══ DATASET EXTRACT ══
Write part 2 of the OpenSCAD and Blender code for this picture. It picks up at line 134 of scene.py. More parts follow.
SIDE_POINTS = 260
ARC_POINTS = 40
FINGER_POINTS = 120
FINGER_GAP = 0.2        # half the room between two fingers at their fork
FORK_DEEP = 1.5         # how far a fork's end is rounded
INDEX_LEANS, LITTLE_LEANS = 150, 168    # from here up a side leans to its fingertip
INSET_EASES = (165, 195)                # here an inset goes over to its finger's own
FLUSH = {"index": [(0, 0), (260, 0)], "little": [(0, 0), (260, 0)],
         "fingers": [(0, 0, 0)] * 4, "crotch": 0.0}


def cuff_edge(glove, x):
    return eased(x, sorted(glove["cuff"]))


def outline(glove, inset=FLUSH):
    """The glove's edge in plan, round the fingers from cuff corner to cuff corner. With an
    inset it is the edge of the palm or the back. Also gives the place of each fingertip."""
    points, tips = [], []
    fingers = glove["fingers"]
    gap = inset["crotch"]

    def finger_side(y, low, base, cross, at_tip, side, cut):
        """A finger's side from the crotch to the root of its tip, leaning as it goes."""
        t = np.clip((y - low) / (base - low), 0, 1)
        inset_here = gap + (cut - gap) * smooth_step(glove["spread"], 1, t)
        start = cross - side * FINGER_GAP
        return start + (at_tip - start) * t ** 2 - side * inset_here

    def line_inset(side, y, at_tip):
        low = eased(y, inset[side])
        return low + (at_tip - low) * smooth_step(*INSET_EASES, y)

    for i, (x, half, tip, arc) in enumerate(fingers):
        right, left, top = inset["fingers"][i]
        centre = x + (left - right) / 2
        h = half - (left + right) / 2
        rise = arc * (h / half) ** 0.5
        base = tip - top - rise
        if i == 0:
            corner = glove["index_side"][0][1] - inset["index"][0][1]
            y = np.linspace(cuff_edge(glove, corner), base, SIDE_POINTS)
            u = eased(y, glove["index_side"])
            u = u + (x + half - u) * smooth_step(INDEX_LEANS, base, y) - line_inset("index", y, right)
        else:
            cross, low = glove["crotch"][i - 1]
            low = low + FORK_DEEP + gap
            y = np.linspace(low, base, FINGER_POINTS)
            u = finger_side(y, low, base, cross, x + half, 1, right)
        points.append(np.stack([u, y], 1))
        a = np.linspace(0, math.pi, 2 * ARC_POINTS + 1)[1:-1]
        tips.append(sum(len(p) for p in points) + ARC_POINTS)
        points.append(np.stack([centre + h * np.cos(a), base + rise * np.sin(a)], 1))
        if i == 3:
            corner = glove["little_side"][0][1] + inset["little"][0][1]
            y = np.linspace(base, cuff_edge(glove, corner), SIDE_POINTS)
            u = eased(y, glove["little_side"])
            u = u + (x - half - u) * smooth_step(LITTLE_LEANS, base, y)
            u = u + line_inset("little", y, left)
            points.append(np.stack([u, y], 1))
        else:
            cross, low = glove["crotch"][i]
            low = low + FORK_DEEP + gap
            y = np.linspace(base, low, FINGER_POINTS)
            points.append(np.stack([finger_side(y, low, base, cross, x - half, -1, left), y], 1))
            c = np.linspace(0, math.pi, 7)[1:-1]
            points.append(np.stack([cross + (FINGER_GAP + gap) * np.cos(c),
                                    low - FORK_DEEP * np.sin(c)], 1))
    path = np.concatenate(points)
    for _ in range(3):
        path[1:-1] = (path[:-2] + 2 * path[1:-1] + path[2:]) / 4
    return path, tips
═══
# SHORT PROBLEM
All of the material above needs to be copied exactly.

# THE ANSWER
Write part 2 of the OpenSCAD and Blender code for this picture. It picks up at line 134 of scene.py. More parts follow.
SIDE_POINTS = 260
ARC_POINTS = 40
FINGER_POINTS = 120
FINGER_GAP = 0.2        # half the room between two fingers at their fork
FORK_DEEP = 1.5         # how far a fork's end is rounded
INDEX_LEANS, LITTLE_LEANS = 150, 168    # from here up a side leans to its fingertip
INSET_EASES = (165, 195)                # here an inset goes over to its finger's own
FLUSH = {"index": [(0, 0), (260, 0)], "little": [(0, 0), (260, 0)],
         "fingers": [(0, 0, 0)] * 4, "crotch": 0.0}


def cuff_edge(glove, x):
    return eased(x, sorted(glove["cuff"]))


def outline(glove, inset=FLUSH):
    """The glove's edge in plan, round the fingers from cuff corner to cuff corner. With an
    inset it is the edge of the palm or the back. Also gives the place of each fingertip."""
    points, tips = [], []
    fingers = glove["fingers"]
    gap = inset["crotch"]

    def finger_side(y, low, base, cross, at_tip, side, cut):
        """A finger's side from the crotch to the root of its tip, leaning as it goes."""
        t = np.clip((y - low) / (base - low), 0, 1)
        inset_here = gap + (cut - gap) * smooth_step(glove["spread"], 1, t)
        start = cross - side * FINGER_GAP
        return start + (at_tip - start) * t ** 2 - side * inset_here

    def line_inset(side, y, at_tip):
        low = eased(y, inset[side])
        return low + (at_tip - low) * smooth_step(*INSET_EASES, y)

    for i, (x, half, tip, arc) in enumerate(fingers):
        right, left, top = inset["fingers"][i]
        centre = x + (left - right) / 2
        h = half - (left + right) / 2
        rise = arc * (h / half) ** 0.5
        base = tip - top - rise
        if i == 0:
            corner = glove["index_side"][0][1] - inset["index"][0][1]
            y = np.linspace(cuff_edge(glove, corner), base, SIDE_POINTS)
            u = eased(y, glove["index_side"])
            u = u + (x + half - u) * smooth_step(INDEX_LEANS, base, y) - line_inset("index", y, right)
        else:
            cross, low = glove["crotch"][i - 1]
            low = low + FORK_DEEP + gap
            y = np.linspace(low, base, FINGER_POINTS)
            u = finger_side(y, low, base, cross, x + half, 1, right)
        points.append(np.stack([u, y], 1))
        a = np.linspace(0, math.pi, 2 * ARC_POINTS + 1)[1:-1]
        tips.append(sum(len(p) for p in points) + ARC_POINTS)
        points.append(np.stack([centre + h * np.cos(a), base + rise * np.sin(a)], 1))
        if i == 3:
            corner = glove["little_side"][0][1] + inset["little"][0][1]
            y = np.linspace(base, cuff_edge(glove, corner), SIDE_POINTS)
            u = eased(y, glove["little_side"])
            u = u + (x - half - u) * smooth_step(LITTLE_LEANS, base, y)
            u = u + line_inset("little", y, left)
            points.append(np.stack([u, y], 1))
        else:
            cross, low = glove["crotch"][i]
            low = low + FORK_DEEP + gap
            y = np.linspace(base, low, FINGER_POINTS)
            points.append(np.stack([finger_side(y, low, base, cross, x - half, -1, left), y], 1))
            c = np.linspace(0, math.pi, 7)[1:-1]
            points.append(np.stack([cross + (FINGER_GAP + gap) * np.cos(c),
                                    low - FORK_DEEP * np.sin(c)], 1))
    path = np.concatenate(points)
    for _ in range(3):
        path[1:-1] = (path[:-2] + 2 * path[1:-1] + path[2:]) / 4
    return path, tips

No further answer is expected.